Protecting coastal populations is a monumental task, no matter what strategy is selected. There will never be enough funding to move entire populations of people and fully bolster infrastructure to prepare. Therefore, flood risk management must be prioritized, and the cost-benefit analysis (CBA) is the ubiquitous tool that allows us to decide which projects are economically justifiable. The CBA is a hugely powerful tool, but its parameters are important. The four that caught our attention are 1) the scale at which it is applied; 2) the factors it  includes; 3) the manner in which it handles uncertainty; 4) the cost of the cost; and 5) how its output is used.

Scale is critical to how social inequity is addressed or exacerbated in CBA. Usually CBA parameters for housing values are smoothed over using average construction costs. So, for example, if similar and nearby houses have differing market values based on school ranking, that different won’t show up in the CBA. Construction costs and devaluation are modified according to some basic building features, such the material of the walls, but the orders-of-magnitude difference between a waterfront  vacation mansion and the modest residences a few blocks away is reduced by using average home and construction costs. Even with some smoothing based on using construction estimates in place of market values, CBAs are designed to prioritize centers of wealth and capital, which means doubling down on troubling investments if modern cities rely on historically poor choices in city planning such as placing valuable infrastructure on fill or in vulnerable areas. Especially when CBAs are used to prioritize protection at a small scale, they can encourage decision-makers to throw good money after bad, justifying costly projects because of high projected losses on land that simply shouldn’t have buildings. If they are used, scale needs to be considered in light of equity concerns.

Secondly, not all CBAs are created equal. A CBA can be constructed to place value on biodiversity or community infrastructure or any of a host of factors outside housing stock. We should be demanding that they incorporate broader community values.

In addition, uncertainty is inherent to any CBA, as it is based on modeled assumptions. CBAs could be constructed and considered to allow the uncertainty to carry through to a final number, which would result in a range of values rather than one fixed integer. In addition to allowing decision-makers to better understand the judgement calls that factor into a CBA, this could allow additional factors to have more weight. Though that introduces just the sort of politicking that relying on a CBA is designed to circumvent.

Thus far we’ve been talking about the calculating benefits in terms of avoided flood damage. Usually the cost is simply the taken to be how much it takes to build and maintain a protective intervention. But what if that intervention blocks views and stifles a city? The cheapest possible intervention that blocks floodwater works out best for a standard CBA. Nature-based designs are rarely going to compete in a CBA unless we start to value our views and habitat and sense of place alongside housing stock.

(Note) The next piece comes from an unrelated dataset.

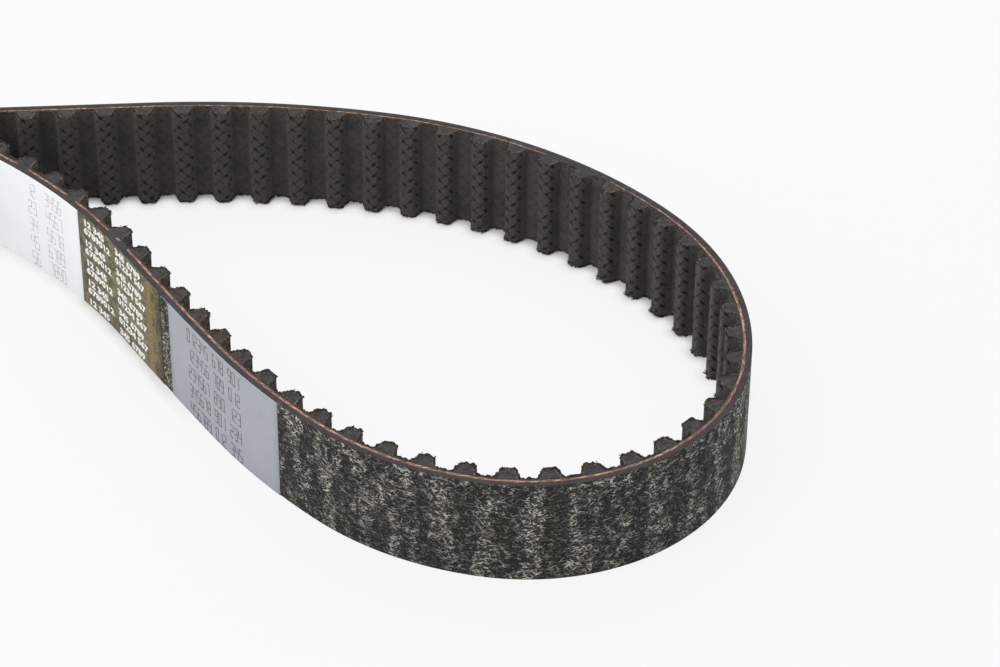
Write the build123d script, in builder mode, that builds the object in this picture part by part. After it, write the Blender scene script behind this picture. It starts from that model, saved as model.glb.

Finally, how decision-makers use the CBA is also important.  Will it be a factor in setting policy or will be it the determining factor, which cannot be modified by other considerations? Thanks to the 1936 Flood Control Act, for USACE projects, the CBA is a “strict” decision rule, that acts as the ultimate arbiter of policy choices. The Natural Resources Council points out three reasons that a CBA should not be in this role: (1) equity considerations are not addressed by maximizing the difference between total benefits and total costs, (2) benefit and cost estimates may contain significant uncertainties, and (3) money cannot represent all important social costs.

Emerging literature is challenging the CBA status quo to incorporate more progressive ideas and broader concepts of value. For example, a social welfare approach to CBA that focuses on utility or well-being rather than money could be the final measure of the value of a project. The answers are not yet here, but given the urgency of the problem and the fact that the status quo exacerbates inequity, this conversation needs much more attention, and it needs it now.